Provide the data again in its entirety, exactly as given.

Data section ▸
<<<<
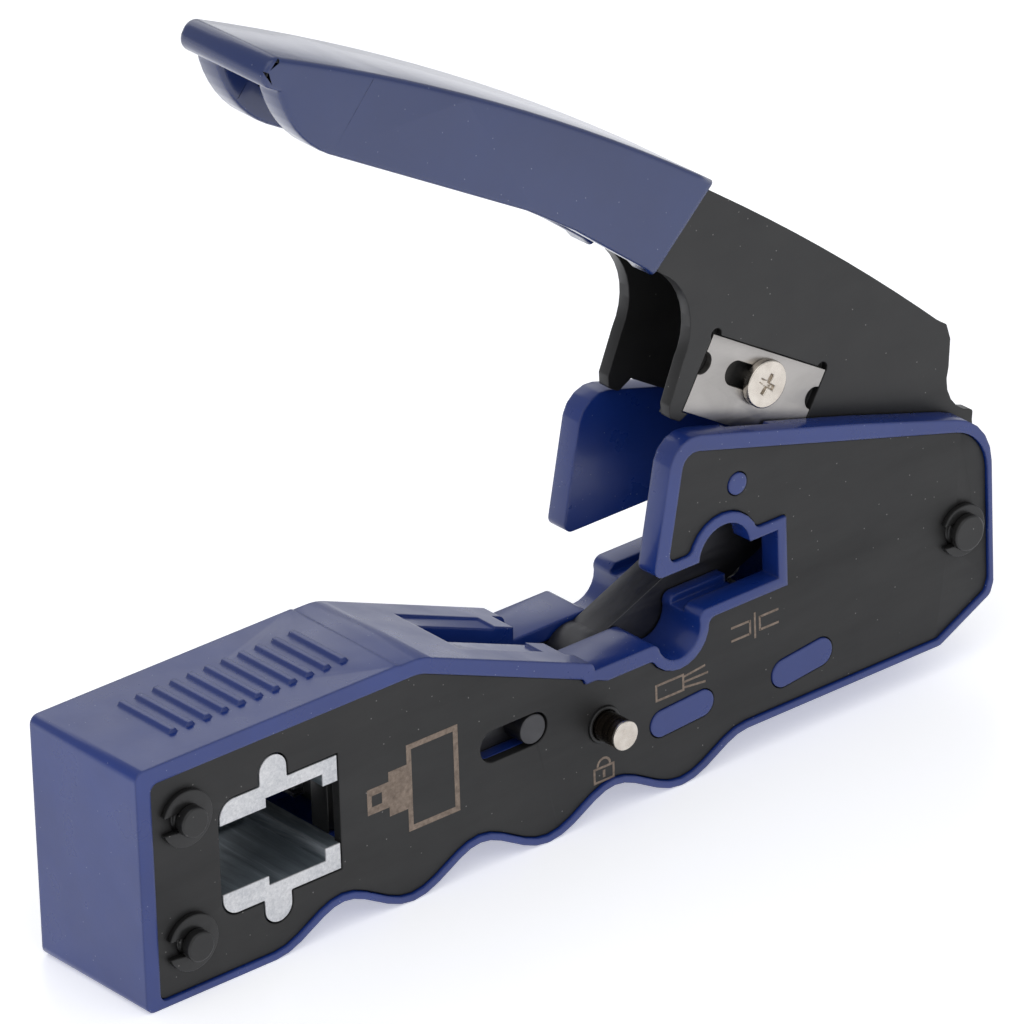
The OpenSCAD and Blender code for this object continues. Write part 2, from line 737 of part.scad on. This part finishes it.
module handle_grip() {
    color([0.18, 0.27, 0.55]) opened() difference() {
        slab(-channel_w / 2 - grip_t, channel_w / 2 + grip_t) intersection() {
            round_corners(0.6) offset(r = grip_t) handle_outline();
            grip_zone();
        }
        difference() {
            slab(-channel_w / 2, channel_w / 2) handle_outline();
            handle_void();
        }
        slab(-channel_in + grip_t, channel_in - grip_t) intersection() {
            translate([-grip_t * 2, 0]) under_web(sheet_t + grip_t);
            grip_zone();
        }
    }
}

module strip_blade() {
    slot_r = screw_d / 2 + 0.15;
    half_round = 1.5;
    color([0.78, 0.76, 0.74]) opened() difference() {
        union() {
            slab(blade_y, blade_y + blade_t) translate([blade_x, blade_z + 1])
                square([blade_l, blade_h - 1]);
            translate([blade_x, 0, 0]) rotate([90, 0, 90]) linear_extrude(blade_l)
                polygon([[blade_y, blade_z + 1 + eps], [blade_y, blade_z], [blade_y + 0.2, blade_z],
                    [blade_y + blade_t, blade_z + 1 + eps]]);
        }
        for (x = [blade_x, blade_x + blade_l])
            bar(x, screw_z, half_round, blade_y - 1, blade_y + blade_t + 1);
        slab(blade_y - 1, blade_y + blade_t + 1) oblong(screw_x - 5, screw_z, screw_x, screw_z, slot_r);
    }
}

module blade_screw() {
    shank_end = -channel_in + 2.2;
    head_y = blade_y - screw_head_h;
    color([0.85, 0.82, 0.78]) opened() difference() {
        union() {
            bar(screw_x, screw_z, screw_d / 2, blade_y - eps, shank_end);
            bar(screw_x, screw_z, screw_head_d / 2, head_y, blade_y);
        }
        for (turn = [0, 90]) translate([screw_x, head_y, screw_z]) rotate([0, turn + 10, 0])
            cube([2.8, 1.4, 0.6], center = true);
    }
}

// ---- pins ----

module pivot_pin() {
    color([0.12, 0.12, 0.13]) difference() {
        bar(pivot_x, pivot_z, pivot_d / 2, -plate_out - 2, plate_out + 2);
        both_sides() difference() {
            bar(pivot_x, pivot_z, pivot_d, -plate_out - 0.9, -plate_out);
            bar(pivot_x, pivot_z, pivot_d / 2 - 0.5, -plate_out - 1, -plate_out + 1);
        }
    }
}

// Keeps the handle central on its pivot
module pivot_sleeve() {
    half = channel_in - 0.15;
    color([0.62, 0.6, 0.52]) difference() {
        bar(pivot_x, pivot_z, pivot_d / 2 + 1.3, -half, half);
        bar(pivot_x, pivot_z, pivot_d / 2 + run_gap, -half - 1, half + 1);
    }
}

// Retaining clip with three prongs, snapped into the groove of a pin
module snap_clip(x, z, groove_r, outer_r, y0) {
    slab(y0, y0 + 0.8) translate([x, z]) difference() {
        circle(outer_r);
        circle(groove_r);
        translate([-outer_r - 1, -groove_r * 0.8]) square([outer_r + 1, groove_r * 1.6]);
    }
}

module pivot_clips() {
    color([0.12, 0.12, 0.13]) both_sides()
        snap_clip(pivot_x, pivot_z, pivot_d / 2 - 0.5, pivot_d / 2 + 1.1, -plate_out - 0.85);
}

module frame_pins() {
    color([0.12, 0.12, 0.13]) for (z = frame_pin_z) difference() {
        bar(frame_pin_x, z, pin_d / 2, -plate_out - 2.3, plate_out + 2.3);
        both_sides() difference() {
            bar(frame_pin_x, z, pin_d, -plate_out - 0.9, -plate_out);
            bar(frame_pin_x, z, pin_d / 2 - 0.5, -plate_out - 1, -plate_out + 1);
        }
    }
}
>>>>
Final result ▸
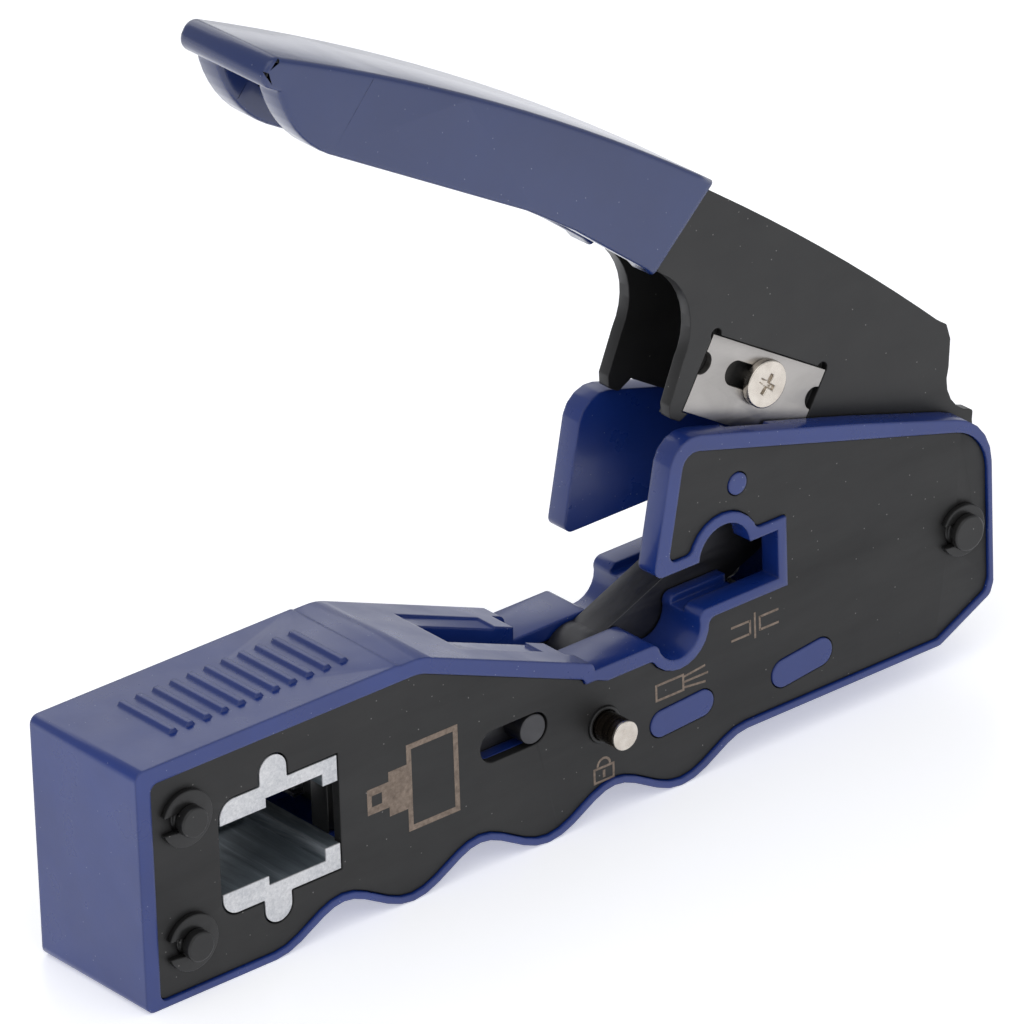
The OpenSCAD and Blender code for this object continues. Write part 2, from line 737 of part.scad on. This part finishes it.
module handle_grip() {
    color([0.18, 0.27, 0.55]) opened() difference() {
        slab(-channel_w / 2 - grip_t, channel_w / 2 + grip_t) intersection() {
            round_corners(0.6) offset(r = grip_t) handle_outline();
            grip_zone();
        }
        difference() {
            slab(-channel_w / 2, channel_w / 2) handle_outline();
            handle_void();
        }
        slab(-channel_in + grip_t, channel_in - grip_t) intersection() {
            translate([-grip_t * 2, 0]) under_web(sheet_t + grip_t);
            grip_zone();
        }
    }
}

module strip_blade() {
    slot_r = screw_d / 2 + 0.15;
    half_round = 1.5;
    color([0.78, 0.76, 0.74]) opened() difference() {
        union() {
            slab(blade_y, blade_y + blade_t) translate([blade_x, blade_z + 1])
                square([blade_l, blade_h - 1]);
            translate([blade_x, 0, 0]) rotate([90, 0, 90]) linear_extrude(blade_l)
                polygon([[blade_y, blade_z + 1 + eps], [blade_y, blade_z], [blade_y + 0.2, blade_z],
                    [blade_y + blade_t, blade_z + 1 + eps]]);
        }
        for (x = [blade_x, blade_x + blade_l])
            bar(x, screw_z, half_round, blade_y - 1, blade_y + blade_t + 1);
        slab(blade_y - 1, blade_y + blade_t + 1) oblong(screw_x - 5, screw_z, screw_x, screw_z, slot_r);
    }
}

module blade_screw() {
    shank_end = -channel_in + 2.2;
    head_y = blade_y - screw_head_h;
    color([0.85, 0.82, 0.78]) opened() difference() {
        union() {
            bar(screw_x, screw_z, screw_d / 2, blade_y - eps, shank_end);
            bar(screw_x, screw_z, screw_head_d / 2, head_y, blade_y);
        }
        for (turn = [0, 90]) translate([screw_x, head_y, screw_z]) rotate([0, turn + 10, 0])
            cube([2.8, 1.4, 0.6], center = true);
    }
}

// ---- pins ----

module pivot_pin() {
    color([0.12, 0.12, 0.13]) difference() {
        bar(pivot_x, pivot_z, pivot_d / 2, -plate_out - 2, plate_out + 2);
        both_sides() difference() {
            bar(pivot_x, pivot_z, pivot_d, -plate_out - 0.9, -plate_out);
            bar(pivot_x, pivot_z, pivot_d / 2 - 0.5, -plate_out - 1, -plate_out + 1);
        }
    }
}

// Keeps the handle central on its pivot
module pivot_sleeve() {
    half = channel_in - 0.15;
    color([0.62, 0.6, 0.52]) difference() {
        bar(pivot_x, pivot_z, pivot_d / 2 + 1.3, -half, half);
        bar(pivot_x, pivot_z, pivot_d / 2 + run_gap, -half - 1, half + 1);
    }
}

// Retaining clip with three prongs, snapped into the groove of a pin
module snap_clip(x, z, groove_r, outer_r, y0) {
    slab(y0, y0 + 0.8) translate([x, z]) difference() {
        circle(outer_r);
        circle(groove_r);
        translate([-outer_r - 1, -groove_r * 0.8]) square([outer_r + 1, groove_r * 1.6]);
    }
}

module pivot_clips() {
    color([0.12, 0.12, 0.13]) both_sides()
        snap_clip(pivot_x, pivot_z, pivot_d / 2 - 0.5, pivot_d / 2 + 1.1, -plate_out - 0.85);
}

module frame_pins() {
    color([0.12, 0.12, 0.13]) for (z = frame_pin_z) difference() {
        bar(frame_pin_x, z, pin_d / 2, -plate_out - 2.3, plate_out + 2.3);
        both_sides() difference() {
            bar(frame_pin_x, z, pin_d, -plate_out - 0.9, -plate_out);
            bar(frame_pin_x, z, pin_d / 2 - 0.5, -plate_out - 1, -plate_out + 1);
        }
    }
}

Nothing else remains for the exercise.